仮説を含めた結論 高機能のサイコパスの治療的なアプローチは可能か。

 まずここでサイコパスの治療の目標としては、彼らの向社会性を少しでも高める関りと考えることが出来るであろう。それは彼らの共感力を高めるという類の治療目標とは異なる。

サイコパス自体がある種のheterogenous 異種性の、異成分からなる一種の症候群である以上、そこには反社会性の部分を含まないサイコパスも存在し得るであろう。これはある意味では異なるネットワークからなり、それぞれのネットワークの性質から第4成分を含まないものも出て来て、その上に高知能性を有する場合にHFPとなるであろう。だからHFPはサイコパスの中の一定の割合を占めるであろう。そしてそこで高知能と幸運に恵まれた彼らが社会で成功する可能性はより高くなる。

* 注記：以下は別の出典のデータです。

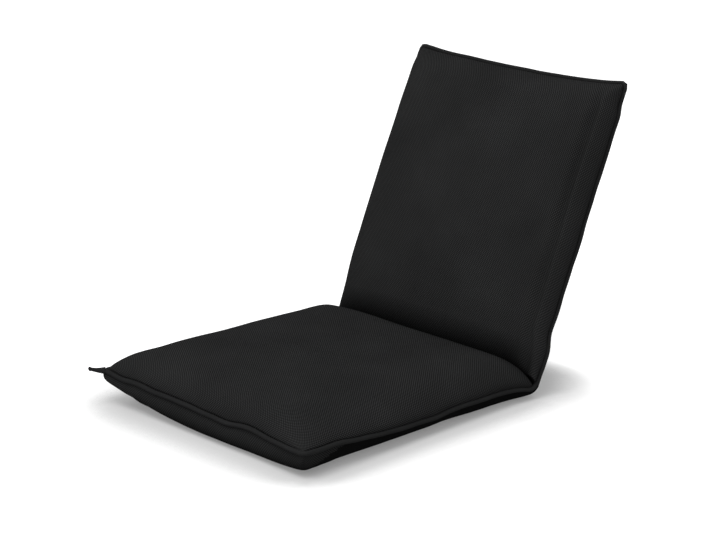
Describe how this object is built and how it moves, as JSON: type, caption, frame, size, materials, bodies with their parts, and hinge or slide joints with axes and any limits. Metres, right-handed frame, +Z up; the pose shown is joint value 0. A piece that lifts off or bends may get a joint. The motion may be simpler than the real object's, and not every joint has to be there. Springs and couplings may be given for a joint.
{
  "type": "folding floor chair",
  "caption": "Legless folding floor chair: padded seat and backrest with fabric covers, joined by ratchet hinges that hold the back at several angles.",
  "frame": {"origin": "on the floor, below the middle of the chair as it stands in use", "axes": "+Z up, +X to the sitter's left, +Y from the seat towards the backrest"},
  "size_m": [0.427, 0.6718, 0.4364],
  "materials": {
    "mesh_fabric": "black spacer mesh with a fine diagonal honeycomb",
    "lining_fabric": "black plain woven backing cloth",
    "piping": "black corded piping",
    "foam": "open-cell polyurethane foam",
    "webbing": "elastic webbing",
    "frame_paint": "black powder coat",
    "hinge_steel": "zinc-plated pressed steel",
    "spring_steel": "blued spring steel",
    "rivet_steel": "plated rivets"
  },
  "bodies": {
    "seat": {"seat_foam": "foam", "seat_cover_top": "mesh_fabric", "seat_cover_underside": "lining_fabric", "seat_piping": "piping", "seat_frame_tube": "frame_paint", "seat_cross_bar": "frame_paint", "seat_straps": "webbing", "seat_tube_rivets": "rivet_steel", "hinge_inner_cheek_left": "hinge_steel", "hinge_inner_cheek_right": "hinge_steel", "hinge_outer_cheek_left": "hinge_steel", "hinge_outer_cheek_right": "hinge_steel", "seat_tube_plug_left": "hinge_steel", "seat_tube_plug_right": "hinge_steel", "pawl_spring_left": "spring_steel", "pawl_spring_right": "spring_steel", "hinge_pivot_pin_left": "rivet_steel", "hinge_pivot_pin_right": "rivet_steel", "pawl_pin_left": "rivet_steel", "pawl_pin_right": "rivet_steel", "cheek_rivets_left": "rivet_steel", "cheek_rivets_right": "rivet_steel"},
    "back": {"back_foam": "foam", "back_cover_front": "mesh_fabric", "back_cover_rear": "lining_fabric", "back_piping": "piping", "back_frame_tube": "frame_paint", "back_cross_bar": "frame_paint", "back_straps": "webbing", "back_tube_rivets": "rivet_steel", "gear_arm_left": "hinge_steel", "gear_arm_right": "hinge_steel"},
    "release_ring_left": {"release_ring_left": "hinge_steel"},
    "pawl_left": {"pawl_left": "hinge_steel"},
    "release_ring_right": {"release_ring_right": "hinge_steel"},
    "pawl_right": {"pawl_right": "hinge_steel"}
  },
  "joints": [
    {"name": "back_fold", "type": "hinge", "parent": "seat", "child": "back", "pos_m": [0, 0.1225, 0.022], "axis": [1, 0, 0], "range_deg": [-64, 80], "deforming": ["seat_foam", "seat_cover_top", "back_foam", "back_cover_front"]},
    {"name": "release_ring_turn_left", "type": "hinge", "parent": "seat", "child": "release_ring_left", "pos_m": [0, 0.1225, 0.022], "axis": [1, 0, 0], "range_deg": [-24, 0]},
    {"name": "pawl_drop_left", "type": "hinge", "parent": "seat", "child": "pawl_left", "pos_m": [0, 0.0965, 0.023], "axis": [1, 0, 0], "range_deg": [0, 8.5]},
    {"name": "release_ring_turn_right", "type": "hinge", "parent": "seat", "child": "release_ring_right", "pos_m": [0, 0.1225, 0.022], "axis": [1, 0, 0], "range_deg": [-24, 0]},
    {"name": "pawl_drop_right", "type": "hinge", "parent": "seat", "child": "pawl_right", "pos_m": [0, 0.0965, 0.023], "axis": [1, 0, 0], "range_deg": [0, 8.5]}
  ],
  "couplings": [
    {"joint": "pawl_drop_left", "follows": "release_ring_turn_left", "ratio": -0.35417},
    {"joint": "pawl_drop_right", "follows": "release_ring_turn_right", "ratio": -0.35417}
  ]
}
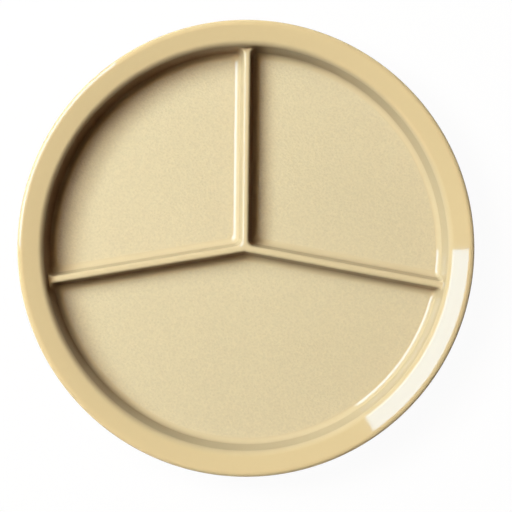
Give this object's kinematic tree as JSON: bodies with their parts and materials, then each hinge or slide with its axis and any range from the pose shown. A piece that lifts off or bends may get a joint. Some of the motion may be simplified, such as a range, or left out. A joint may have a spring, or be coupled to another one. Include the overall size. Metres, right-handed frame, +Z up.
{
  "type": "divided compartment plate",
  "caption": "Round plate with a low upright side wall, a narrow banded rim and divider ridges that part the well into compartments; rests on a foot ring.",
  "frame": {"origin": "middle of the resting plane, under the centre of the plate", "axes": "+Z up; the upper divider runs from the centre along +Y; +X to the right with the lower compartment towards -Y"},
  "size_m": [0.254, 0.254, 0.027],
  "materials": {
    "gloss_moulding": "glossy moulded plastic, warm tan",
    "satin_floor": "the same tan plastic with a fine stippled, satin texture"
  },
  "bodies": {
    "root": {"rim": "gloss_moulding", "side_wall": "gloss_moulding", "foot_ring": "gloss_moulding", "upper_left_floor": "satin_floor", "upper_right_floor": "satin_floor", "lower_floor": "satin_floor", "upper_divider": "gloss_moulding", "left_divider": "gloss_moulding", "right_divider": "gloss_moulding", "divider_hub": "gloss_moulding", "upper_divider_root": "gloss_moulding", "left_divider_root": "gloss_moulding", "right_divider_root": "gloss_moulding"}
  },
  "joints": []
}
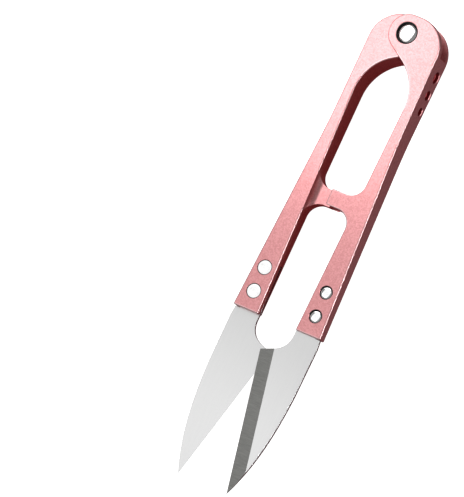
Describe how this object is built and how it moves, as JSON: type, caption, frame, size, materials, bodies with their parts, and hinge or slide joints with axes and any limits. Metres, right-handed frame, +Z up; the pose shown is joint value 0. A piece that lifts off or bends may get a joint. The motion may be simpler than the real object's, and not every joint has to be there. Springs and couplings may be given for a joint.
{
  "type": "spring thread snips",
  "caption": "Spring thread snips with two cast arms on a riveted pivot, crossing guide tabs and riveted pointed blades.",
  "frame": {"origin": "middle of the underside of the outer box, with the snips lying flat and open", "axes": "+X along the tool towards the pivot, +Y towards the lower arm, +Z up from the lower lug to the upper lug"},
  "size_m": [0.12, 0.0242, 0.0096],
  "materials": {
    "painted_casting": "pearly pink metallic paint on a zinc casting, satin gloss",
    "blade_steel": "satin polished flats with a brushed ground bevel",
    "rivet_steel": "bright plated",
    "spring_steel": "drawn spring wire"
  },
  "bodies": {
    "lower_half": {"lower_arm": "painted_casting", "lower_blade": "blade_steel", "lower_blade_rivet_inner": "rivet_steel", "lower_blade_rivet_outer": "rivet_steel", "pivot_rivet": "rivet_steel", "torsion_spring": "spring_steel"},
    "upper_half": {"upper_arm": "painted_casting", "upper_blade": "blade_steel", "upper_blade_rivet_inner": "rivet_steel", "upper_blade_rivet_outer": "rivet_steel"}
  },
  "joints": [
    {"name": "squeeze", "type": "hinge", "parent": "lower_half", "child": "upper_half", "pos_m": [0.05535, 0, 0.0048], "axis": [0, 0, -1], "range_deg": [0, 6.8], "stiffness_Nm_per_rad": 0.5, "springref_deg": -8.59, "deforming": ["torsion_spring"]}
  ]
}
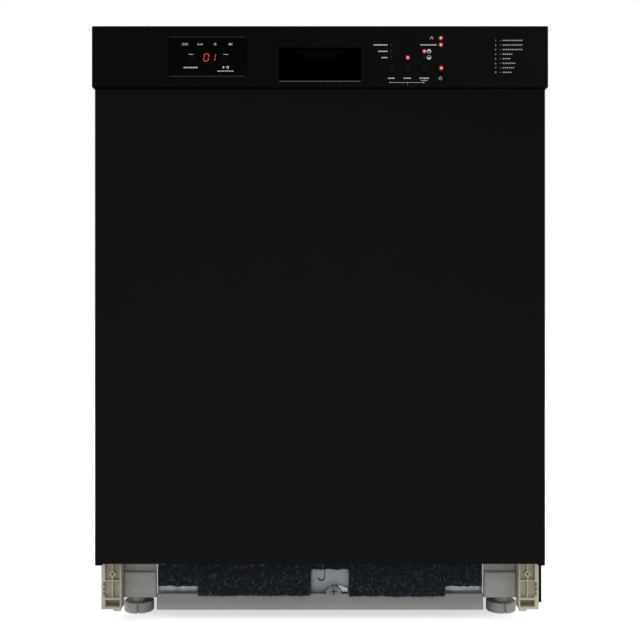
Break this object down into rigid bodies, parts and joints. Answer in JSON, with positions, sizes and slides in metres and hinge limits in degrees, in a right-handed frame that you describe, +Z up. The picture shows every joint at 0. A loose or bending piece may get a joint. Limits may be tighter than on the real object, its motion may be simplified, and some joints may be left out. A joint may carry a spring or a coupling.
{
  "type": "built-in dishwasher",
  "caption": "Built-in dishwasher: black drop-down door with a handle pocket and push buttons, stainless tub, roll-out racks, spray arms and levelling feet.",
  "frame": {"origin": "On the floor, under the middle of the machine’s bounding box.", "axes": "+X to the right of someone facing the door, -Y out through the door, +Z up."},
  "size_m": [0.598, 0.5714, 0.815],
  "materials": {
    "dark_tray": "moulded dark grey plastic, light grain",
    "beige_bracket": "moulded beige plastic, ribbed",
    "grey_moulding": "moulded mid grey plastic",
    "grey_rail": "painted mid grey, satin",
    "grey_foot": "moulded grey plastic",
    "galvanised": "galvanised sheet, spangled",
    "fibre": "black fibre mat with pale strands",
    "screw_steel": "zinc-plated",
    "black_strip": "black, semi-gloss",
    "stainless": "brushed stainless sheet",
    "black_rubber": "matt black rubber",
    "grey_felt": "grey felt blanket",
    "zinc_sheet": "zinc-coated sheet",
    "spring_steel": "oiled spring wire",
    "grey_plastic": "moulded grey plastic",
    "white_plastic": "moulded white plastic",
    "pump_black": "moulded black plastic",
    "heater_steel": "heat-tinted steel tube",
    "coated_wire": "grey nylon-coated wire",
    "rail_steel": "bright rolled rail",
    "door_black": "black coated steel, satin",
    "fascia_black": "black moulded plastic, fine texture",
    "window_dark": "dark glossy plastic",
    "lamp_red": "clear red lens",
    "button_black": "black, polished edge",
    "board_green": "green circuit board"
  },
  "bodies": {
    "cabinet": {"base_tray": "dark_tray", "front_brackets": "beige_bracket", "leg_housings": "grey_moulding", "front_rail": "grey_rail", "cross_plate": "galvanised", "fibre_mats": "fibre", "base_screws": "screw_steel", "right_side_strip": "black_strip", "tub": "stainless", "tub_front_frame": "stainless", "door_gasket": "black_rubber", "tub_insulation": "grey_felt", "side_panels": "zinc_sheet", "top_fixing_brackets": "zinc_sheet", "rear_cover": "zinc_sheet", "hinge_brackets": "zinc_sheet", "door_springs": "spring_steel", "sump": "grey_plastic", "filter_plate": "stainless", "circulation_pump": "pump_black", "drain_pump": "pump_black", "heater": "heater_steel", "inlet_valve": "white_plastic", "terminal_box": "pump_black", "feed_tube": "grey_plastic", "fixed_rails": "rail_steel"},
    "door": {"door_outer_panel": "door_black", "door_inner_panel": "stainless", "door_insulation": "grey_felt", "control_panel": "fascia_black", "display_window": "window_dark", "control_electronics": "board_green", "panel_chassis": "dark_tray", "lamp_lenses": "lamp_red", "handle_pocket": "fascia_black", "hinge_arms": "zinc_sheet", "detergent_dispenser": "grey_plastic"},
    "upper_rack": {"upper_rack": "coated_wire", "rack_manifold": "grey_plastic"},
    "middle_rails": {"middle_rails": "rail_steel"},
    "upper_spray_arm": {"upper_spray_arm": "grey_plastic"},
    "lower_rack": {"lower_rack": "coated_wire", "cutlery_basket": "grey_plastic"},
    "front_wheels": {"front_wheels": "grey_plastic"},
    "rear_wheels": {"rear_wheels": "grey_plastic"},
    "lower_spray_arm": {"lower_spray_arm": "grey_plastic"},
    "filter_cylinder": {"filter_cylinder": "grey_plastic"},
    "pull_lever": {"pull_lever": "fascia_black"},
    "latch_hook": {"latch_hook": "zinc_sheet"},
    "detergent_lid": {"detergent_lid": "grey_plastic"},
    "rinse_aid_cap": {"rinse_aid_cap": "grey_plastic"},
    "front_left_foot": {"front_left_foot": "grey_foot"},
    "front_right_foot": {"front_right_foot": "grey_foot"},
    "rear_foot": {"rear_foot": "grey_foot"},
    "display_button_1": {"display_button_1": "button_black"},
    "display_button_2": {"display_button_2": "button_black"},
    "panel_button_1": {"panel_button_1": "button_black"},
    "panel_button_2": {"panel_button_2": "button_black"},
    "panel_button_3": {"panel_button_3": "button_black"},
    "panel_button_4": {"panel_button_4": "button_black"}
  },
  "joints": [
    {"name": "door_hinge", "type": "hinge", "parent": "cabinet", "child": "door", "pos_m": [0, -0.2553, 0.098], "axis": [1, 0, 0], "range_deg": [0, 90], "stiffness_Nm_per_rad": 22, "deforming": ["door_springs"]},
    {"name": "upper_rack_slide", "type": "slide", "parent": "cabinet", "child": "upper_rack", "axis": [0, -1, 0], "range_m": [0, 0.473]},
    {"name": "middle_rail_slide", "type": "slide", "parent": "cabinet", "child": "middle_rails", "axis": [0, -1, 0], "range_m": [0, 0.237]},
    {"name": "lower_rack_slide", "type": "slide", "parent": "cabinet", "child": "lower_rack", "axis": [0, -1, 0], "range_m": [0, 0.205]},
    {"name": "front_wheel_roll", "type": "hinge", "parent": "lower_rack", "child": "front_wheels", "pos_m": [0, -0.0663, 0.1473], "axis": [1, 0, 0], "range_deg": [0, 652]},
    {"name": "rear_wheel_roll", "type": "hinge", "parent": "lower_rack", "child": "rear_wheels", "pos_m": [0, 0.1677, 0.1473], "axis": [1, 0, 0], "range_deg": [0, 652]},
    {"name": "upper_spray_spin", "type": "hinge", "parent": "upper_rack", "child": "upper_spray_arm", "pos_m": [0, 0.0257, 0.438], "axis": [0, 0, 1], "continuous": true},
    {"name": "lower_spray_spin", "type": "hinge", "parent": "cabinet", "child": "lower_spray_arm", "pos_m": [0, 0.0257, 0.152], "axis": [0, 0, 1], "continuous": true},
    {"name": "filter_twist", "type": "hinge", "parent": "cabinet", "child": "filter_cylinder", "pos_m": [0, -0.0523, 0.121], "axis": [0, 0, 1], "range_deg": [0, 90]},
    {"name": "lever_pull", "type": "hinge", "parent": "door", "child": "pull_lever", "pos_m": [0, -0.2543, 0.7652], "axis": [1, 0, 0], "range_deg": [0, 8], "stiffness_Nm_per_rad": 0.3, "springref_deg": -5.73},
    {"name": "latch_release", "type": "hinge", "parent": "door", "child": "latch_hook", "pos_m": [0, -0.2446, 0.7811], "axis": [-1, 0, 0], "range_deg": [0, 8]},
    {"name": "detergent_lid_slide", "type": "slide", "parent": "door", "child": "detergent_lid", "axis": [1, 0, 0], "range_m": [0, 0.084]},
    {"name": "rinse_cap_twist", "type": "hinge", "parent": "door", "child": "rinse_aid_cap", "pos_m": [0.084, -0.2243, 0.46], "axis": [0, 1, 0], "range_deg": [0, 90]},
    {"name": "front_left_foot_screw", "type": "slide", "parent": "cabinet", "child": "front_left_foot", "axis": [0, 0, -1], "range_m": [0, 0.025]},
    {"name": "front_right_foot_screw", "type": "slide", "parent": "cabinet", "child": "front_right_foot", "axis": [0, 0, -1], "range_m": [0, 0.025]},
    {"name": "rear_foot_screw", "type": "slide", "parent": "cabinet", "child": "rear_foot", "axis": [0, 0, -1], "range_m": [0, 0.025]},
    {"name": "display_button_1_press", "type": "slide", "parent": "door", "child": "display_button_1", "axis": [0, 1, 0], "range_m": [0, 0.0012], "stiffness_N_per_m": 400, "springref_m": -0.0005},
    {"name": "display_button_2_press", "type": "slide", "parent": "door", "child": "display_button_2", "axis": [0, 1, 0], "range_m": [0, 0.0012], "stiffness_N_per_m": 400, "springref_m": -0.0005},
    {"name": "panel_button_1_press", "type": "slide", "parent": "door", "child": "panel_button_1", "axis": [0, 1, 0], "range_m": [0, 0.0012], "stiffness_N_per_m": 400, "springref_m": -0.0005},
    {"name": "panel_button_2_press", "type": "slide", "parent": "door", "child": "panel_button_2", "axis": [0, 1, 0], "range_m": [0, 0.0012], "stiffness_N_per_m": 400, "springref_m": -0.0005},
    {"name": "panel_button_3_press", "type": "slide", "parent": "door", "child": "panel_button_3", "axis": [0, 1, 0], "range_m": [0, 0.0012], "stiffness_N_per_m": 400, "springref_m": -0.0005},
    {"name": "panel_button_4_press", "type": "slide", "parent": "door", "child": "panel_button_4", "axis": [0, 1, 0], "range_m": [0, 0.0012], "stiffness_N_per_m": 400, "springref_m": -0.0005}
  ],
  "couplings": [
    {"joint": "upper_rack_slide", "follows": "door_hinge", "m_per_rad": 0.3},
    {"joint": "middle_rail_slide", "follows": "door_hinge", "m_per_rad": 0.15},
    {"joint": "lower_rack_slide", "follows": "door_hinge", "m_per_rad": 0.13},
    {"joint": "front_wheel_roll", "follows": "door_hinge", "ratio": 7.2222},
    {"joint": "rear_wheel_roll", "follows": "door_hinge", "ratio": 7.2222},
    {"joint": "latch_release", "follows": "lever_pull", "ratio": 1}
  ]
}
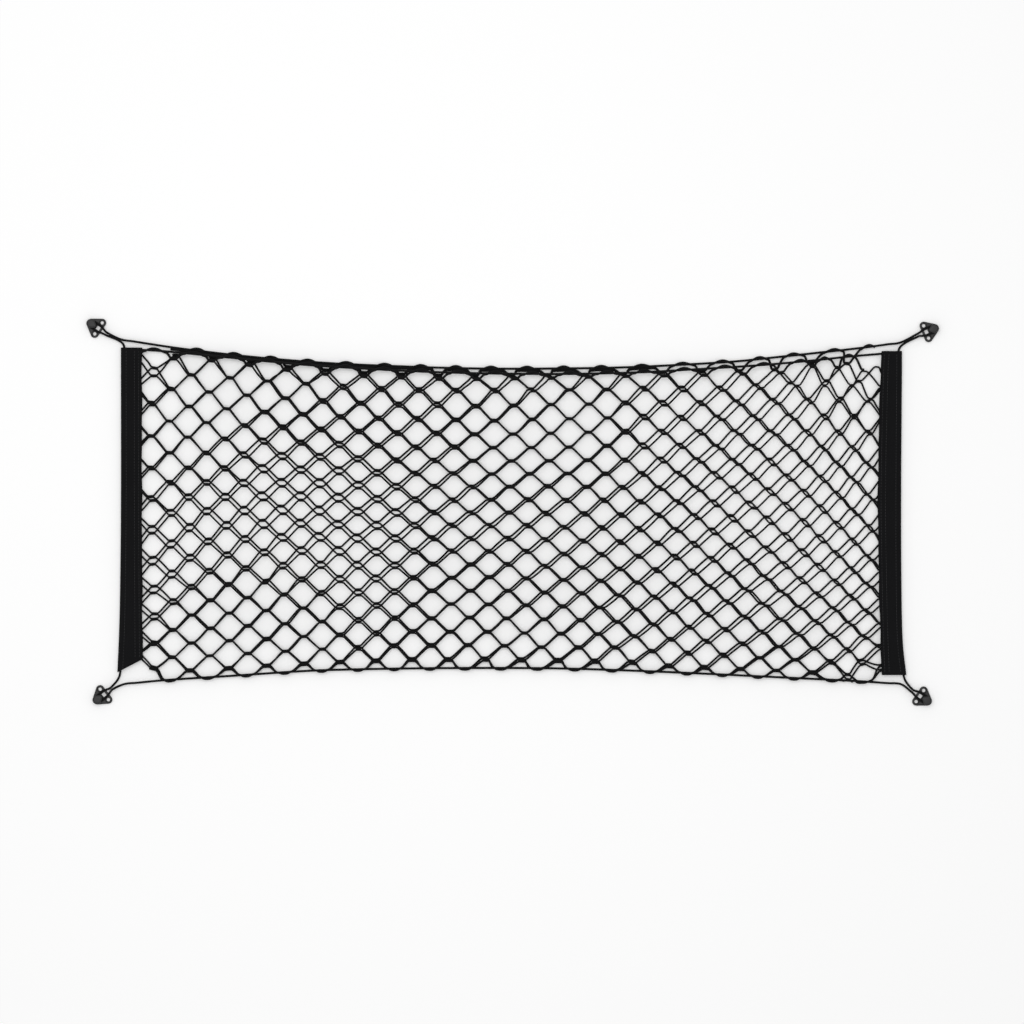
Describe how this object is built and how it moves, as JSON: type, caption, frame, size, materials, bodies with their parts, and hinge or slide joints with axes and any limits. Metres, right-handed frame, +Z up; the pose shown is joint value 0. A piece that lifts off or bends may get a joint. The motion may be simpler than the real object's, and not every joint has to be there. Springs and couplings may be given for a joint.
{
  "type": "storage net",
  "caption": "Flat envelope pocket of black knotless netting between two webbing side bands, edged with elastic cord that loops over a small screw-on anchor hook at each corner.",
  "frame": {"origin": "on the surface it lies on, under the middle of the whole net's outer box", "axes": "+X along the net's long side, +Y towards the pocket's mouth, +Z up out of the surface"},
  "size_m": [0.9795, 0.4446, 0.011],
  "materials": {
    "netting": "matte braided twine",
    "webbing": "matte woven webbing",
    "elastic": "matte braided cover",
    "hooks": "moulded, satin"
  },
  "bodies": {
    "root": {"net_back": "netting", "net_front": "netting", "band_left": "webbing", "band_right": "webbing", "cord_border": "elastic", "cord_mouth": "elastic", "hook_top_left": "hooks", "hook_bottom_left": "hooks", "hook_bottom_right": "hooks", "hook_top_right": "hooks"}
  },
  "joints": []
}
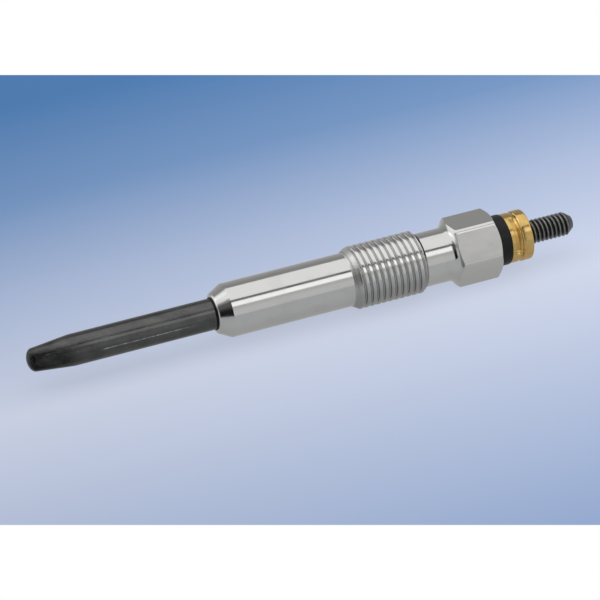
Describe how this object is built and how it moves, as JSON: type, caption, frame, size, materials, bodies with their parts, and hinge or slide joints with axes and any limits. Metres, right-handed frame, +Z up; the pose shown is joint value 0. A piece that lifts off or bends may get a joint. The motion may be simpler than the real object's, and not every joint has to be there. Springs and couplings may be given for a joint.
{
  "type": "diesel glow plug",
  "caption": "Sheathed diesel glow plug: tapered heater tube, conical seat, plain barrel, fine-threaded body with a hexagon, insulating washer, round brass nut and threaded terminal stud.",
  "frame": {"origin": "on the floor, below the middle of the plug's length, as it lies on a flat of its hexagon", "axes": "+X along the plug from the glow tip to the terminal stud, +Z up, square to the hexagon flat that it lies on, and +Y level, across the plug"},
  "size_m": [0.0892, 0.0112, 0.0099],
  "materials": {
    "plated_steel": "bright plated, fine turned",
    "oxidised_alloy": "oxidised by heat, satin",
    "black_plastic": "moulded, satin black",
    "brass": "turned and polished",
    "blackened_steel": "blackened, lightly oiled",
    "heating_wire": "drawn wire",
    "regulating_wire": "drawn wire",
    "insulating_powder": "compacted powder",
    "seal_rubber": "moulded, matt"
  },
  "bodies": {
    "root": {"plug_body": "plated_steel", "glow_tube": "oxidised_alloy", "insulating_washer": "black_plastic", "round_nut": "brass", "terminal_pin": "blackened_steel", "heating_coil": "heating_wire", "regulating_coil": "regulating_wire", "filling_powder": "insulating_powder", "tube_seal": "seal_rubber", "body_seal": "seal_rubber"}
  },
  "joints": []
}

ただしニューマンの研究が示すとおり、ここにはスイッチング効果もありうる。那須川天心が、昨日の「チコちゃん」で「自分はビビりだ」と言っていた。

サイコパスにとっての快感の一部としては自己愛的な満足が必ず含まれるだろう。そして彼らの向社会性は彼らの自己愛的な満足と結びつけることで可能ではないか。

彼らのサイコパス性についての理解を得たうえで、彼らにとって一番の喜びは、サイコパス性を持つ人にとって最も難しいことを達成することである。それは人を助けるための行動を行うことで、彼らは自分たちのサイコパス性を少なくとも行動面で克服できるという力を示すことである。